**What is being asked:** Starting at the first line of the data below, write out each line exactly until you reach the line containing "shaft_below = 846; // [800:1:900]", and include that line too.

**Recorded information:**

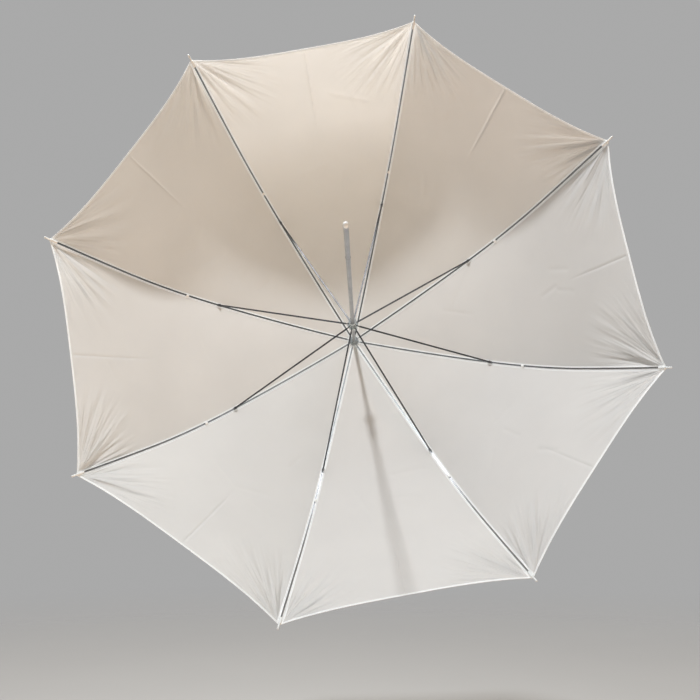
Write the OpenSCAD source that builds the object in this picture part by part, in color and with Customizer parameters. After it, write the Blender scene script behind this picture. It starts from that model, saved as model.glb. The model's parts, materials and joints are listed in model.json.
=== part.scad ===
// Eight-rib shoot-through umbrella reflector, open at rest.
// It is drawn with its shaft along Z and the crown pivots at depth 0, and then laid so that
// the free end of the shaft points to -Y and +Z is up.

/* [Shaft] */
// Outer diameter of the tube that a bracket clamps
shaft_d = 8; // [6:0.1:9]
// Wall thickness of the tube
shaft_wall = 0.9; // [0.6:0.1:1.2]
// Length of tube above the crown pivots, inside the ferrule
shaft_above = 15; // [10:1:20]
// Depth of the tube's free end below the crown pivots
shaft_below = 846; // [800:1:900]

/* [Ribs] */
// Turn of the first rib from straight up, clockwise seen from the free end
rib_phase = 12.3; // [0:0.1:44]
// Slope of a rib where it leaves the crown
rib_start = 8.3; // [4:0.1:12]
// Length of the gently bent part, from the crown pivot to the stretcher
inner_len = 335; // [320:1:345]
// Bend over that part, in degrees
inner_bend = 16; // [12:0.1:20]
// Length of the strongly bent part beyond the stretcher
knee_len = 230; // [200:1:260]
// Bend over that part
knee_bend = 29.6; // [24:0.1:32]
// Length of the nearly straight part that runs to the hem
outer_len = 195; // [160:1:230]
// Bend over that part
outer_bend = 4; // [2:0.1:8]
// Width of a rib's folded channel
rib_w = 3.6; // [3:0.1:4]
// Depth of a rib's folded channel
rib_h = 3; // [2.4:0.1:3.2]
// Sheet thickness of ribs and stretchers
channel_wall = 0.6; // [0.4:0.05:0.8]

/* [Hub] */
// Radius of the two wire rings that the ribs and stretchers pivot on
ring_r = 9; // [8.8:0.1:10]
// Wire radius of those rings
ring_wire_r = 0.8; // [0.6:0.05:0.9]
// Depth of the runner's ring below the crown pivots, umbrella open
runner_depth = 188; // [184:0.5:194]
// Length of the runner's sleeve below its ring
runner_len = 40; // [36:1:44]

/* [Stretchers] */
// Width of a stretcher's folded channel
stretcher_w = 3.2; // [2.8:0.1:3.4]
// Depth of a stretcher's folded channel
stretcher_h = 2.8; // [2.2:0.1:2.8]
// Distance of the stretcher's rivet from the rib's middle line
rivet_drop = 4.2; // [4:0.1:5]
// Length of the saddle that holds the rivet
saddle_len = 10; // [8:0.5:12]

/* [Canopy] */
// Distance of the cloth from the ribs' middle lines
cloth_gap = 3.2; // [3.1:0.1:4]
// Thickness of the cloth's solid
cloth_t = 0.5; // [0.3:0.1:1]
// How far the hem curves in midway between two tips
hem_dip = 18; // [5:1:40]
// Length of a tip's peg outside the hem
peg_len = 15; // [10:1:20]
// Radius of a tip's peg
peg_r = 1.8; // [1.4:0.1:2.2]
// Length and radius of a tip's sleeve on the rib
tip_sleeve = [15, 2.8]; // [10:1:20]

/* [Hidden] */
RIBS = 8;
PER_RIB = ["rib_inner", "rib_outer", "rib_tip", "joint_saddle", "stretcher", "canopy_gore"];
$fn = 64;

shaft_r = shaft_d / 2;
shaft_bore_r = shaft_r - shaft_wall;
rib_len = inner_len + knee_len + outer_len;

// running clearances, on the radius
slide_gap = 0.08;
pin_gap = 0.05;
push_gap = 0.03;

// the rib's wire eye and the flat blade around it
blade_t = 2;
blade_r = 1.7;
blade_len = 9;
blade_gap = 0.15;
// the eye is wider than the wire, because the wire's ring curves inside it
eye_r = ring_wire_r + 0.18;
channel_start = 7;

// hub rings: a slotted flange round the wire, on a sleeve
flange_r = 11.5;
flange_half = 3;
hub_sleeve_r = 6.6;
notch_top = 2.2;
notch_sleeve = 13;
notch_pin_depth = 8.5;
grip_r = 8.4;
grip_len = 4;
cross_pin_r = 1;

// the sprung catch just below the open runner
catch_top = runner_depth + runner_len + 1;
catch_slope = 15;
catch_reach = 2.4;
catch_len = 33;
catch_w = 2;
catch_t = 1.2;
catch_pin_r = 0.8;
catch_side = rib_direction(5) - 180 / RIBS;

// how far the ribs' joints stand from the axis when the umbrella is closed
closed_joint_r = 20;

// ---- the rib's middle line, in its own plane: [distance from the axis, depth] ----

// slope of the rib at distance s along it
function rib_slope(s) =
    s < inner_len ? rib_start + inner_bend * max(s, 0) / inner_len
    : s < inner_len + knee_len ? rib_start + inner_bend + knee_bend * (s - inner_len) / knee_len
    : rib_start + inner_bend + knee_bend
      + outer_bend * min(s - inner_len - knee_len, outer_len) / outer_len;

// end of an arc that starts at p with slope a and turns by bend over len
function arc_end(p, a, bend, len) =
    let (half = bend / 2, chord = len * (half > 0.001 ? sin(half) / (half * PI / 180) : 1))
    p + chord * [cos(a + half), sin(a + half)];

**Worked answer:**
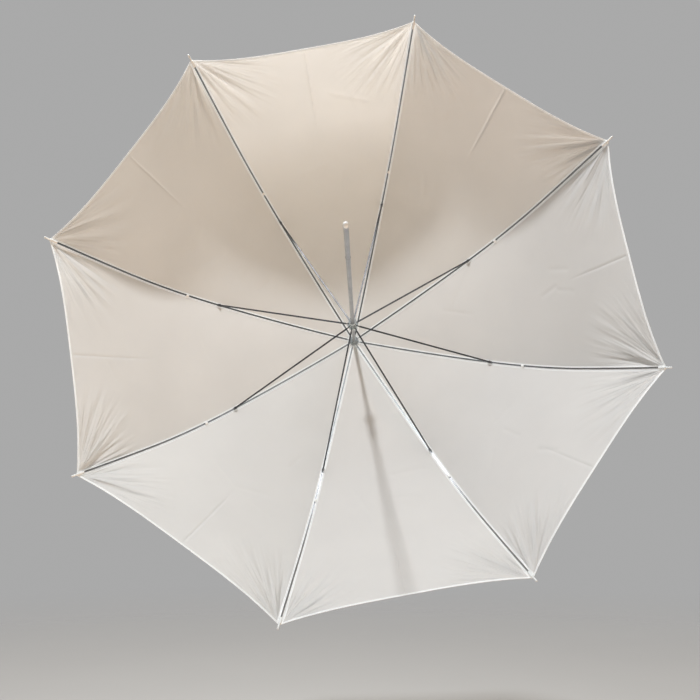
Write the OpenSCAD source that builds the object in this picture part by part, in color and with Customizer parameters. After it, write the Blender scene script behind this picture. It starts from that model, saved as model.glb. The model's parts, materials and joints are listed in model.json.
=== part.scad ===
// Eight-rib shoot-through umbrella reflector, open at rest.
// It is drawn with its shaft along Z and the crown pivots at depth 0, and then laid so that
// the free end of the shaft points to -Y and +Z is up.

/* [Shaft] */
// Outer diameter of the tube that a bracket clamps
shaft_d = 8; // [6:0.1:9]
// Wall thickness of the tube
shaft_wall = 0.9; // [0.6:0.1:1.2]
// Length of tube above the crown pivots, inside the ferrule
shaft_above = 15; // [10:1:20]
// Depth of the tube's free end below the crown pivots
shaft_below = 846; // [800:1:900]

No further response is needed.